## [Description of the task]
Will you restate verbatim the lines running from the line with "obj.matrix_world = world" to the end of the data, leaving out everything else?

## [Source material]
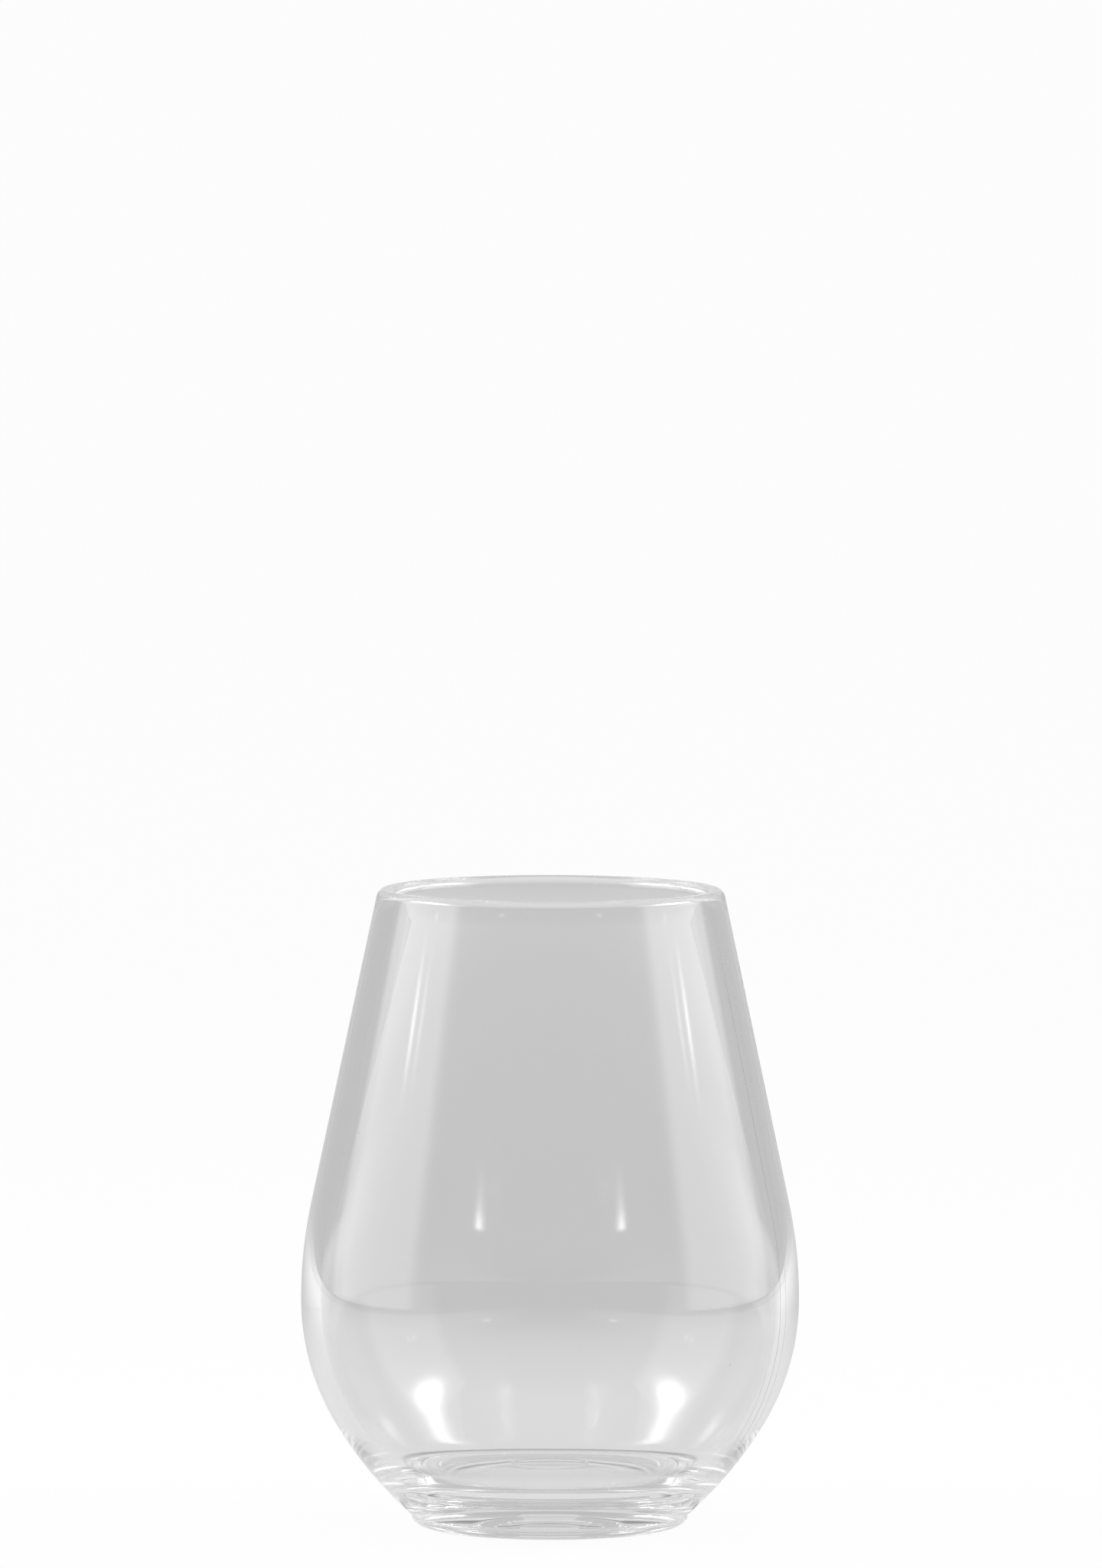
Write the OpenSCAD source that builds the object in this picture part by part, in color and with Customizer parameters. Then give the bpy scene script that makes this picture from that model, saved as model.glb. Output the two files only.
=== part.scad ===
// Stemless wine glass: a thick clear bowl of round section, bonded onto a low ring foot.
// Lengths are millimetres. The glass is round about Z and stands on the plane z = 0.
// The bowl's side is a straight tapering wall that runs down into three arcs. Its inside
// follows it at one wall thickness and rounds off into a flat floor over a thick solid base.

/* [Bowl] */
// Height of the glass, from the table to the top of the lip
glass_h = 114; // [106:0.5:124]
// Outer diameter of the mouth, over the rounded lip
mouth_d = 62.2; // [56:0.1:68]
// Diameter of the belly, where the bowl is widest
belly_d = 88.9; // [84:0.1:94]
// Height of the belly's widest ring above the table
belly_z = 40.5; // [38:0.25:43]
// Thickness of the wall, which is also the diameter of the rounded lip
wall = 3.5; // [2.5:0.1:4.5]

/* [Bowl curves] */
// Radius of the shoulder arc, as a share of one arc from the belly to the lip
shoulder_share = 0.42; // [0.3:0.01:0.6]
// Radius of the arc below the belly, as a share of one arc from the belly to the foot
lower_share = 0.905; // [0.87:0.005:0.94]
// Turn of that arc, as a share of the turn of one arc from the belly to the foot
heel_share = 0.57; // [0.45:0.01:0.65]

/* [Base] */
// Height of the inside floor above the table
floor_z = 9.5; // [8:0.25:12]
// Radius of the corner between the inside wall and the floor
floor_corner_r = 8; // [5:0.25:10]
// Depth of the domed hollow under the base, at its middle
hollow_depth = 3; // [2:0.25:4]

/* [Foot] */
// Outer diameter of the ring foot
foot_d = 49.2; // [46:0.1:51]
// Height of the ring foot
foot_h = 2.2; // [1.8:0.1:3]
// Radius of the round along the foot's upper edge
foot_top_round = 0.5; // [0.2:0.1:0.8]
// Width of the round along the foot's lower edge
foot_round_w = 2.6; // [1.6:0.1:3]
// Width of the flat ring that stands on the table
stand_w = 1.5; // [1:0.1:2.5]
// How far the foot's side stands back from the bowl's lower edge
foot_setback = 0.3; // [0.1:0.05:0.6]

/* [Joint] */
// Width of the ring face that the bowl is bonded to, from the foot's side inwards
seat_w = 8.4; // [7:0.1:9.5]
// Gap between the bowl's pad and the inside of the ring, which the bond fills
bond_gap = 0.1; // [0.05:0.05:0.2]

/* [Hidden] */

// Longest straight piece that stands for a stretch of an arc
arc_piece = 2;
// Fewest straight pieces in an arc
arc_pieces_min = 8;
// Straight pieces round the glass
$fn = 180;

mouth_r = mouth_d / 2;
belly_r = belly_d / 2;
foot_r = foot_d / 2;
lip_r = wall / 2;

// Radius and height of the middle of the lip
lip_centre = [mouth_r - lip_r, glass_h - lip_r];

// Radius of the one arc that would run upright out of the belly's widest ring and reach
// a point this far in and this far up or down from it
function one_arc_r(run, rise) = (run * run + rise * rise) / (2 * run);

// The shoulder arc meets the belly's widest ring, and the straight wall is its tangent
// through the lip, so the tilt of the wall follows from both
shoulder_r = shoulder_share * one_arc_r(belly_r - mouth_r, lip_centre[1] - belly_z);
shoulder_centre = [belly_r - shoulder_r, belly_z];
lip_offset = lip_centre - shoulder_centre;
wall_tilt = atan2(lip_offset[1], lip_offset[0])
    - acos((shoulder_r - lip_r) / norm(lip_offset));

// The arc below the belly shares the belly's widest ring
heel_edge = [foot_r + foot_setback, foot_h];
heel_run = belly_r - heel_edge[0];
heel_drop = belly_z - heel_edge[1];
lower_r = lower_share * one_arc_r(heel_run, heel_drop);
lower_turn = heel_share * 2 * atan(heel_run / heel_drop);
lower_centre = [belly_r - lower_r, belly_z];

// The heel arc is tangent to the arc above it and ends at the bowl's lower edge
heel_normal = [cos(lower_turn), -sin(lower_turn)];
heel_top = lower_centre + lower_r * heel_normal;
heel_chord = heel_edge - heel_top;
heel_r = -(heel_chord * heel_chord) / (2 * heel_chord * heel_normal);
heel_centre = heel_top - heel_r * heel_normal;
heel_end = atan2(heel_edge[1] - heel_centre[1], heel_edge[0] - heel_centre[0]);

// The corner arc is tangent to the inside wall and to the floor
inner_r = lower_r - wall;
corner_z = floor_z + floor_corner_r;
corner_reach = inner_r - floor_corner_r;
corner_drop = belly_z - corner_z;
corner_centre = [
    lower_centre[0] + sqrt(corner_reach * corner_reach - corner_drop * corner_drop),
    corner_z
];
corner_start = -atan2(corner_drop, corner_centre[0] - lower_centre[0]);

// The hollow is one dome, whose outer part lies in the ring and whose middle lies in the pad
stand_r = foot_r - foot_round_w;
hollow_r = stand_r - stand_w;
dome_r = one_arc_r(hollow_depth, hollow_r);
dome_centre = [0, hollow_depth - dome_r];
seat_r = foot_r - seat_w;
pad_r = seat_r - bond_gap;

function on_arc(centre, radius, angle) = centre + radius * [cos(angle), sin(angle)];

function arc(centre, radius, start, end) =
    let (length = PI * radius * abs(end - start) / 180)
    let (pieces = max(arc_pieces_min, ceil(length / arc_piece)))
    [for (step = [0:pieces]) on_arc(centre, radius, start + (end - start) * step / pieces)];

// Half of the bowl's section, as radius and height
module bowl_section() {
    polygon(concat(
        arc(heel_centre, heel_r, heel_end, -lower_turn),
        arc(lower_centre, lower_r, -lower_turn, 0),
        arc(shoulder_centre, shoulder_r, 0, wall_tilt),
        arc(lip_centre, lip_r, wall_tilt, 90),
        arc(lip_centre, lip_r, 90, wall_tilt + 180),
        arc(shoulder_centre, shoulder_r - wall, wall_tilt, 0),
        arc(lower_centre, inner_r, 0, corner_start),
        arc(corner_centre, floor_corner_r, corner_start, -90),
        [[0, floor_z]],
        arc(dome_centre, dome_r, 90, acos(pad_r / dome_r)),
        [[pad_r, foot_h]]
    ));
}

// Half of the ring foot's section, as radius and height
module foot_section() {
    round_h = foot_h - foot_top_round;
    top_centre = [foot_r - foot_top_round, round_h];
    polygon(concat(
        arc(dome_centre, dome_r, acos(seat_r / dome_r), acos(hollow_r / dome_r)),
        [
            for (step = [0:arc_pieces_min])
                let (turn = 90 * step / arc_pieces_min)
                [stand_r + foot_round_w * sin(turn), round_h * (1 - cos(turn))]
        ],
        arc(top_centre, foot_top_round, 0, 90),
        [[seat_r, foot_h]]
    ));
}

module bowl() {
    color([0.84, 0.86, 0.86, 0.45]) rotate_extrude() bowl_section();
}

module foot() {
    color([0.78, 0.80, 0.80, 0.55]) rotate_extrude() foot_section();
}

bowl();
foot();
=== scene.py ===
"""A stemless wine glass in clear moulded plastic, on a pale floor under soft studio light.

Lengths are metres and angles radians, save in the section of the glass, which is in mm.
"""

import logging
import math
from dataclasses import dataclass, field
from enum import Enum
from typing import Any

import bpy
from mathutils import Euler, Matrix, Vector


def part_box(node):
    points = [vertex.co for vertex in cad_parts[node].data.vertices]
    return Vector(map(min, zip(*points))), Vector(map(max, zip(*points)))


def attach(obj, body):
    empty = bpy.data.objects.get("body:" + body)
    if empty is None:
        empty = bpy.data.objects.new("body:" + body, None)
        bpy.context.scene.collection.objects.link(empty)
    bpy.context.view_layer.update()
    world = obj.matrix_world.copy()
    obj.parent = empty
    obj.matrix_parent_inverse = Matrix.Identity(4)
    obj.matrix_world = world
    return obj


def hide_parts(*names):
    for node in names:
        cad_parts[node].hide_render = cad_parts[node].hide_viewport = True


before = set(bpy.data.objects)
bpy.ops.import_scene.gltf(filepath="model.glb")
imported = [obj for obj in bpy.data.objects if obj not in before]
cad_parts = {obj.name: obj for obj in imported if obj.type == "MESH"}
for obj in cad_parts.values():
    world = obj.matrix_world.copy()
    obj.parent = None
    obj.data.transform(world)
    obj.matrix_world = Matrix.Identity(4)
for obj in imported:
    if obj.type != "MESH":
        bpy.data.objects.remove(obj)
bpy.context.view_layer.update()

LOG = logging.getLogger("stemless_glass")
BODY = "root"
MM = 0.001
WHITE = (1.0, 1.0, 1.0, 1.0)
ARC_STEPS_MIN = 8
Point = tuple[float, float]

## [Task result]
    obj.matrix_world = world
    return obj


def hide_parts(*names):
    for node in names:
        cad_parts[node].hide_render = cad_parts[node].hide_viewport = True


before = set(bpy.data.objects)
bpy.ops.import_scene.gltf(filepath="model.glb")
imported = [obj for obj in bpy.data.objects if obj not in before]
cad_parts = {obj.name: obj for obj in imported if obj.type == "MESH"}
for obj in cad_parts.values():
    world = obj.matrix_world.copy()
    obj.parent = None
    obj.data.transform(world)
    obj.matrix_world = Matrix.Identity(4)
for obj in imported:
    if obj.type != "MESH":
        bpy.data.objects.remove(obj)
bpy.context.view_layer.update()

LOG = logging.getLogger("stemless_glass")
BODY = "root"
MM = 0.001
WHITE = (1.0, 1.0, 1.0, 1.0)
ARC_STEPS_MIN = 8
Point = tuple[float, float]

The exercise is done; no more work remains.